Friday 19 September 2014

Fiction and prediction

I wonder how many other people approached the Scottish Vote with a particular type of trepidation. I wonder how many other people were thinking: Dissolution Summer? K, quite like the idea of the Rock & Roll Reich but could do without Ivan/Lara, the Green Nazis and the Fat Boy.
That’s the thing when you love books, read lots of books and find the world of your favourite books almost more believable than the world you live in. The above paragraph refers to Gwyneth Jones’ utterly beautiful Bold As Love series, which starts with the breaking up of the United Kingdom into its component countries.
I got a little tiny bit jumpy around the time of the Swine Flu panic, as well. I went and reread my copy of The Stand, and upset myself a little tiny bit.
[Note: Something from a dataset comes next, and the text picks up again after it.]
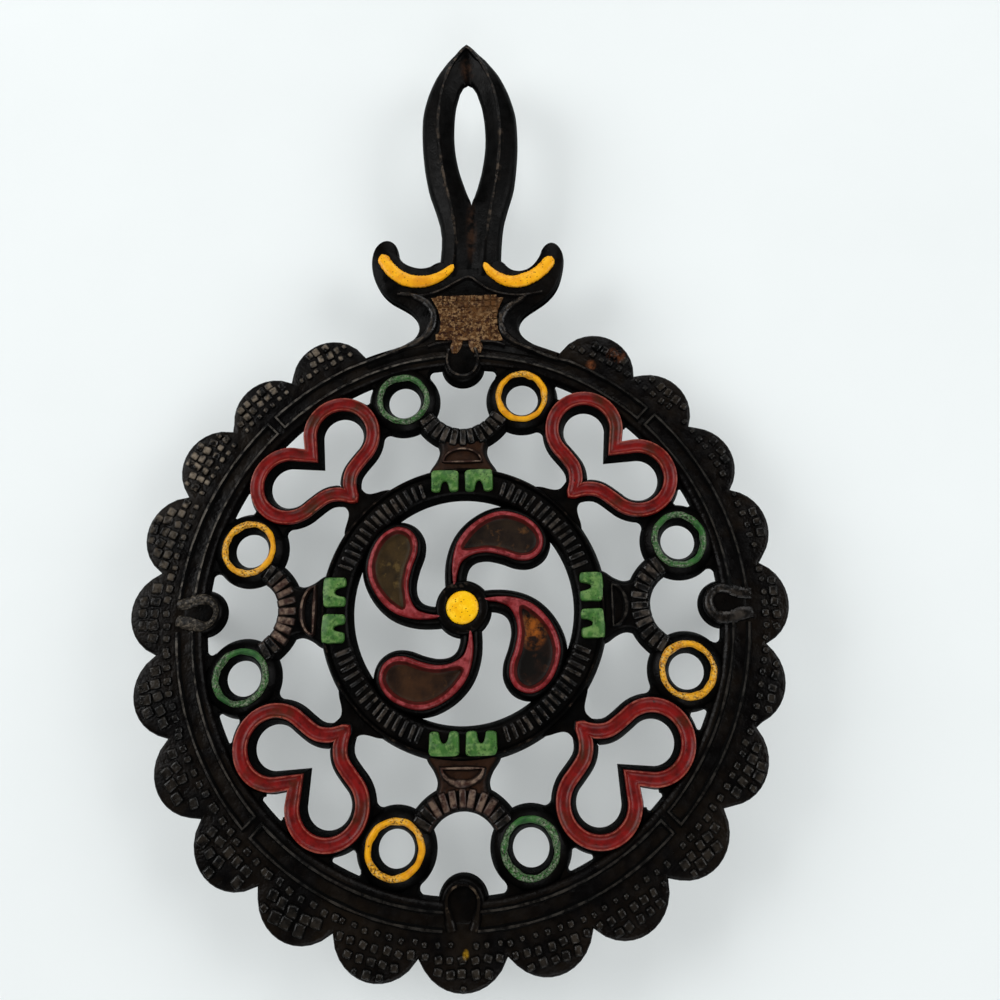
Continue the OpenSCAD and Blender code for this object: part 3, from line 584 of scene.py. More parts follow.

ACHOOO! Oh no, here comes Randy Flagg (not, perhaps, the scariest of villain names to a UK reader). When some psychotic crackhead bit someone to death a year or two back, quite a few people were jokingNOTjoking about: is this the moment when zombies happen?



A lot of ‘old’ scifi becomes laughable after a while. We’re into the 21st century and yet we don’t have personal hoverpacks nor are we worrying about our kids dating Martians. Not much of the speculative fiction written before about 1990  involves any conception of the Internet, or smartphones, though Suzette Haydon Elgin, writing in the late 80s, describes ‘wrist computers’ which apparently are communication devices that allow people to contact you, contain all your appointments, and have some sort of research facility. (OK, the author was probably thinking of a posh Psion Organiser, but still…) Sometimes future-set fiction becomes worryingly prescient. Norman Spinrad’s Little Heroes has its faults, but the stuff about employment now resonates with a bitter, hollow sound. As does the concept of ‘people kibble’.


I’m quite pleased the Scots have stayed with us. But if zombies happening starts up there, then they can keep it to themselves.